Guards on famous yacht mistakenly shoot at Yemen Coast Guard

DUBAI, United Arab Emirates — Private armed guards aboard a famous yacht once owned by the late Welsh actor Richard Burton opened fire on Yemeni Coast Guard members Friday after mistaking them for pirates, sparking a gunfight in the Gulf of Aden, authorities said. It wasn't immediately clear if anyone was wounded.

The incident off Yemen shows the danger faced by both shippers and security forces in the waters off the Arab world's poorest country, even as it remains crucial for global commerce.

Details of what happened to the Kalizma remained unclear hours after the incident, which the British military’s United Kingdom Maritime Trade Operations initially reported as an attack with gunfire off Nishtun, in Yemen’s far east near the border with Oman.

But by Friday afternoon, the British military operation providing support to ships across the Mideast described the attack in the Gulf of Aden as being “confirmed by authorities as government agency activity,” without elaborating.

Ambrey, a maritime intelligence company, said in a brief that a Yemeni Coast Guard contingent had approached a Cook Islands-flagged yacht which hadn't responded to radio calls.

According to the Coast Guard, “an armed security team … onboard the yacht then opened fire on the approaching Yemenis and attempted to escape perceived pirates,” Ambrey said. The Coast Guard “returned fire and followed the yacht for approximately an hour until communications with the yacht could be established and the misunderstanding between the parties resolved.”

Yemeni officials did not acknowledge the incident publicly. Yemen's Embassy in Washington did not immediately respond to a request for comment.

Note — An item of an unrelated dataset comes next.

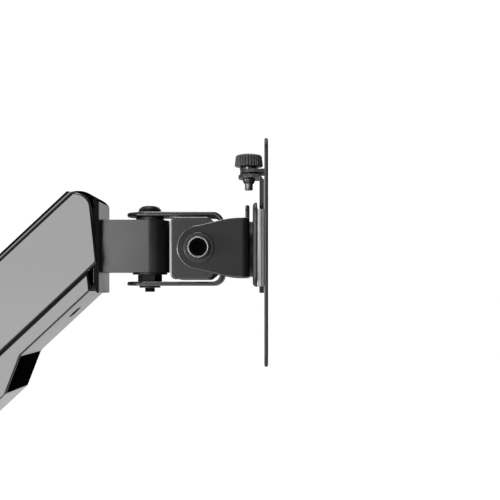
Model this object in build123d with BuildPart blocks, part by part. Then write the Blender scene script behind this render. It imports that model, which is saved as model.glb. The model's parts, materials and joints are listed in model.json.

Satellite tracking data analyzed by The Associated Press, cross-referenced with coordinates authorities earlier offered for the site of the incident, appeared to show the Cook Islands-flagged Kalizma as the yacht involved in the shooting.

Initially built in 1906, Burton bought the Kalizma for $220,000 in 1967 It was on board the ship where he gave actress and his twice-wife Elizabeth Taylor a 69.42-carat, pear-shaped diamond now known as the Taylor-Burton Diamond.

The ship later was purchased by Indian investor Shirish Saraf, according to a profile by magazine Boat International. Requests for comment to Saraf's investment firm Samena Capital went unanswered Friday. A man who answered a call to Mumbai's West Coast Marine Yacht Services, which has managed the ship, told an AP reporter he couldn't discuss the incident and urged him to call later. Phones at the firm rang repeatedly unanswered after that.

Nishtun is held by forces allied to Yemen’s internationally recognized government, which is backed by a Saudi-led coalition. The Gulf of Aden is a crucial route for global trade and has seen attacks attributed to Yemen’s Iranian-backed Houthi rebels as its civil war rages. Somali pirate attacks that once plagued the region have mostly stopped in recent years.

However, attacks have happened there before. In December 2020, a mysterious attack targeted a cargo ship off Nishtun. In Yemen's war, bomb-carrying drone boats, as well as sea mines, have been used.

The attack comes after Iran separately seized an oil tanker Thursday carrying crude for Chevron Corp. on its way to Houston.